Global food system, Criminal Justice System, Contaminated Water Systems, all just different names for the same oppressive system fueled by the colonial legacy of institutionalized racism. We may have abolished slavery 155 years ago, but most of our food is still picked, packed, and shipped by black and brown hands. We are all part of a system which consumes marginalized bodies, and which leaves those who benefit from it confused, guilty, and angry; A system which has injustice as its very core.

So, what can we do? How we can possibly break out from these systems that entwine, confine, but hopefully won’t continue to define us.

Through my group project with the Center for Food Safety working on building a social media campaign to demand the stronger regulation of dairy CAFO’s within Washington communities, I got a glimpse of the power of the collective.
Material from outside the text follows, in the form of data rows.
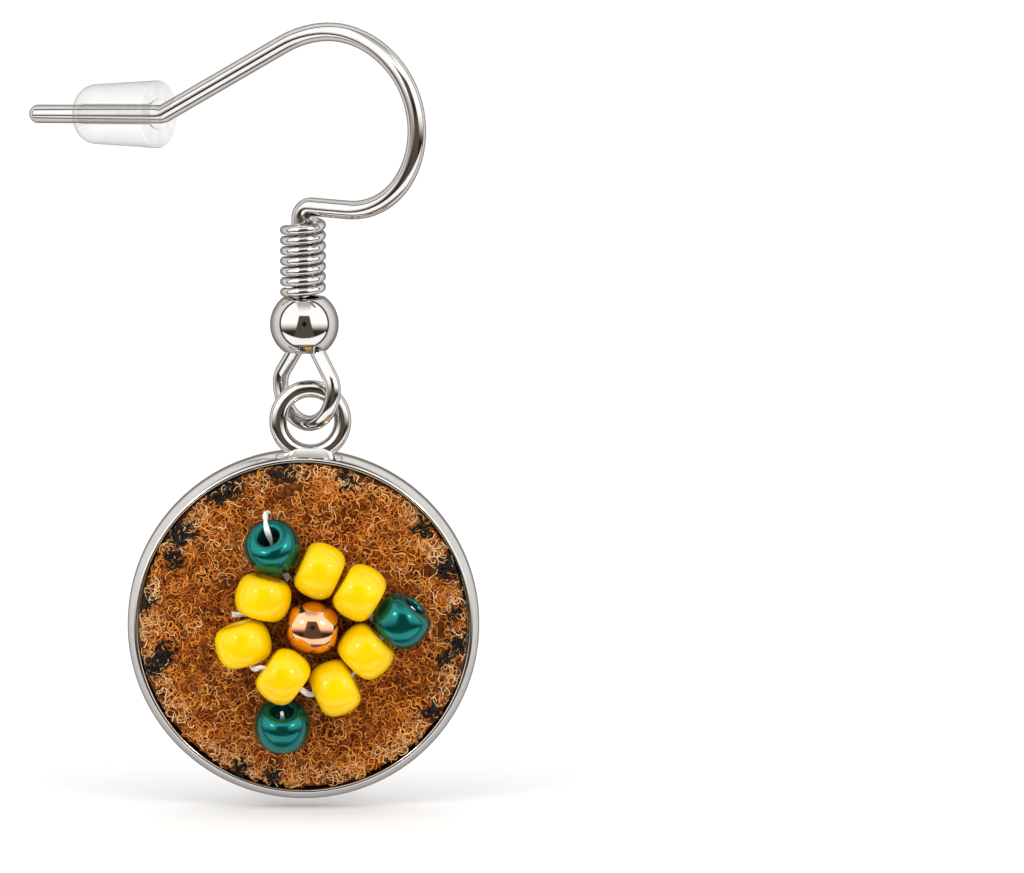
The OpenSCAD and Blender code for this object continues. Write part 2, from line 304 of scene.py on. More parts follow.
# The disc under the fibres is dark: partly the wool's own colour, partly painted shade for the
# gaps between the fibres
def makeFeltBase():
    felt = Nodes("feltBase")
    felt.set(Roughness=0.95, Sheen_Weight=0.1, Specular_IOR_Level=0.05)
    felt.link(
        felt.ramp(felt.noise(0.0005, 6, 0.7), [
            (0.3, (0.05, 0.012, 0.002)), (0.5, (0.18, 0.05, 0.007)), (0.72, (0.36, 0.11, 0.018))]),
        "Base Color")
    felt.bump(felt.noise(0.00015, 4), 0.00008, 0.8)
    return felt.material


# Each fibre has a colour of its own from the ramp
def makeWool(name, stops):
    wool = Nodes(name)
    wool.set(Roughness=0.6, Sheen_Weight=0.05, Specular_IOR_Level=0.15)
    perFibre = wool.tree.nodes.new("ShaderNodeNewGeometry").outputs["Random Per Island"]
    wool.link(wool.ramp(perFibre, stops), "Base Color")
    return wool.material


def makeWhiteThread():
    thread = Nodes("whiteThread")
    thread.set(Roughness=0.55, Sheen_Weight=0.2)
    thread.link(
        thread.ramp(thread.noise(0.0003, 4), [
            (0.3, (0.80, 0.79, 0.76)), (0.7, (0.93, 0.93, 0.91))]),
        "Base Color")
    thread.bump(thread.noise(0.00006, 3), 0.00001, 0.6)
    return thread.material


def makePaper():
    paper = Nodes("paper")
    paper.set(Base_Color=(0.95, 0.95, 0.95, 1), Roughness=0.9, Specular_IOR_Level=0.1)
    return paper.material


steel = makeSteel()
yellowGlass = makeGlass(
    "yellowGlass", deep=(0.90, 0.53, 0.0), bright=(0.95, 0.62, 0.0), tint=(1.0, 0.9, 0.4),
    metallic=0.0, roughness=0.14)
tealGlass = makeGlass(
    "tealGlass", deep=(0.0, 0.135, 0.122), bright=(0.0, 0.175, 0.158), tint=(1, 1, 1),
    metallic=0.85, roughness=0.22)
copperGlass = makeCopper()
clearPlastic = makeClearPlastic()
feltBase = makeFeltBase()
whiteThread = makeWhiteThread()
paper = makePaper()
print("materials made")


# Ear wire
earWireSize = {
    "diameter": 0.8,
    "turn": 32,  # of its plane about the vertical, tip to the back
    "sides": 28,
    # Straight run before each bend, its radius and angle: down to the stem, and to the tip
    "stemBends": [(0, 4.3, -46), (0, 3.8, -79), (0, 3.4, -55), (1.82, 0.55, 90)],
    "tipBends": [(0, 4.3, 9), (0, 5.6, 20.5), (6.8, 0.9, -25.5)],
    "stemRun": 5.1356,
    "tipRun": 6.13,
}
eyeSize = {
    "diameter": 0.66,
    "sides": 24,
    "turn": 45,
    "place": (-1.17698, 0.891679, -15.34),
    "bowRadius": 1.59,
    "shoulderRadius": 0.9,
    "crownRadius": 0.5,
    "forkHeight": 2.4,  # of the legs' meeting point over the bow's centre
}


def wirePlane(turn, place=(0, 0, 0)):
    return Matrix.Translation(place) @ turned(-turn, "Z") @ turned(90, "X")


# Angle of the eye's legs against the vertical, and their length from fork to shoulder
def eyeLegs(eye):
    shoulder = eye["shoulderRadius"]
    off = eye["bowRadius"] - shoulder
    reach = math.hypot(off, eye["forkHeight"])
    angle = math.degrees(math.atan2(off, eye["forkHeight"]) + math.asin(shoulder / reach))
    return angle, math.sqrt(reach ** 2 - shoulder ** 2)


# Gives back where the straight tip starts and which way it runs
def makeEarWire(size, eye):
    radius = size["diameter"] / 2
    stemSide = bendWire(
        radius, size["sides"], (0, 0), 0, size["stemBends"], size["stemRun"])[0]
    bpy.ops.mesh.edge_face_add()
    endEdit()
    tipSide, at, way = bendWire(
        radius, size["sides"], (0, 0), 180, size["tipBends"], size["tipRun"])
    roundEnd(radius, at, way)
    endEdit()
    tipStart = at - way * size["tipRun"]
    hook = joined(stemSide, tipSide)
    placeMesh(hook, wirePlane(size["turn"]))
    angle, run = eyeLegs(eye)
    run -= eye["crownRadius"] / math.tan(math.radians(angle))
    bow, shoulder = (0, eye["bowRadius"], 90), (0, eye["shoulderRadius"], angle)
    loop = bendWire(
        eye["diameter"] / 2, eye["sides"], (0, -eye["bowRadius"]), 0,
        [bow, shoulder, (run, eye["crownRadius"], 180 - 2 * angle), (run, *shoulder[1:]), bow])[0]
    endEdit()
    placeMesh(loop, wirePlane(eye["turn"], eye["place"]))
    wire = joined(hook, loop)
    closeMesh(wire)
    finishPiece(wire, "earWire", "hook", ["ear_hook"], steel, Matrix.Identity(4))
    return tipStart, way


tipStart, tipWay = makeEarWire(earWireSize, eyeSize)

# Coil round the stem
coilSize = {
    "wire": 0.39,
    "outer": 1.97,
    "pitch": 0.443,
    "turns": 6.75,
    "top": (-1.33198, 0.891679, -8.29),
    "stepsPerTurn": 40,
    "sides": 16,
    "endEdge": 0.08,
}


def makeCoil(size):
    middle = (size["outer"] - size["wire"]) / 2
    rise = size["pitch"] * size["turns"]
    bpy.ops.object.select_all(action="DESELECT")
    bpy.ops.mesh.primitive_circle_add(
        vertices=size["sides"], radius=size["wire"] / 2, location=(middle, 0, 0),
        rotation=(math.pi / 2, 0, 0))
    coil = bpy.context.object
    placeMesh(coil, Matrix.Identity(4))
    steps = round(size["turns"] * size["stepsPerTurn"])
    applyModifier(
        coil, "SCREW", angle=math.radians(360 * size["turns"]), screw_offset=rise,
        steps=steps, render_steps=steps, use_merge_vertices=False)
    startEdit(coil, "VERT")
    bpy.ops.mesh.select_all(action="SELECT")
    bpy.ops.mesh.fill_holes(sides=0)
    selectWhere(coil, "faces", lambda face: len(face.verts) > 4)
    bpy.ops.mesh.bevel(offset=size["endEdge"], segments=3)
    bpy.ops.mesh.select_all(action="SELECT")
    bpy.ops.mesh.normals_make_consistent(inside=False)
    endEdit()
    x, y, z = size["top"]
    place = Matrix.Translation((x, y, z - rise)) @ turned(90 - 360 * size["turns"], "Z")
    finishPiece(coil, "coil", "hook", ["hook_coil"], steel, place)


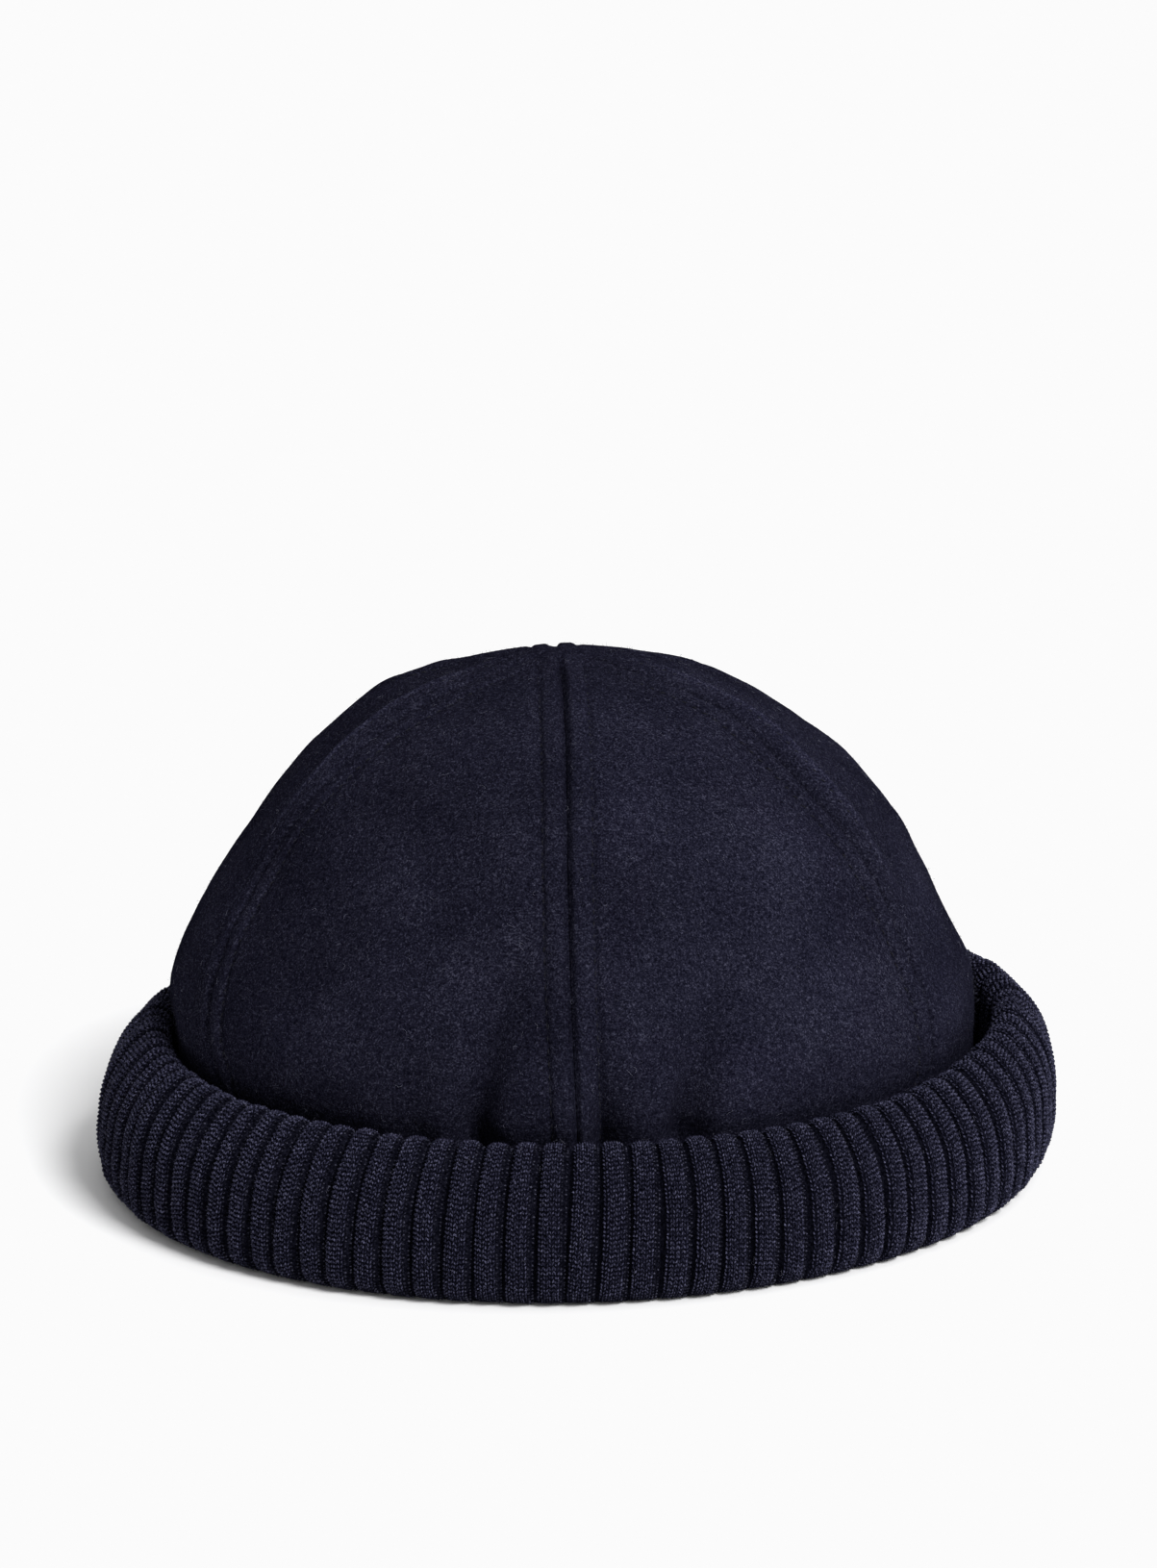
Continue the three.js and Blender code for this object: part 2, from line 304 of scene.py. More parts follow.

Individually, none of us had the skills or the energy to create a platform on which this issue could be addressed, yet together through the synergy of our skills and knowledge we were able to create a comprehensive platform that included social media pages, petitions, lobby tool kits, and letters to the editor.

Society so often tries to divide us, because a people divided are easier to suppress, but when we awaken to the injustices which surround us and come together in the form of collective action we can challenge the very fabric of society. In the words of Margaret Mead, “Never doubt that a small group of thoughtful, committed citizens can change the world; indeed, it’s the only thing that ever has.” In these unprecedented times it is crucial we come together and use our collective leverage to make a difference because if we don’t, who will?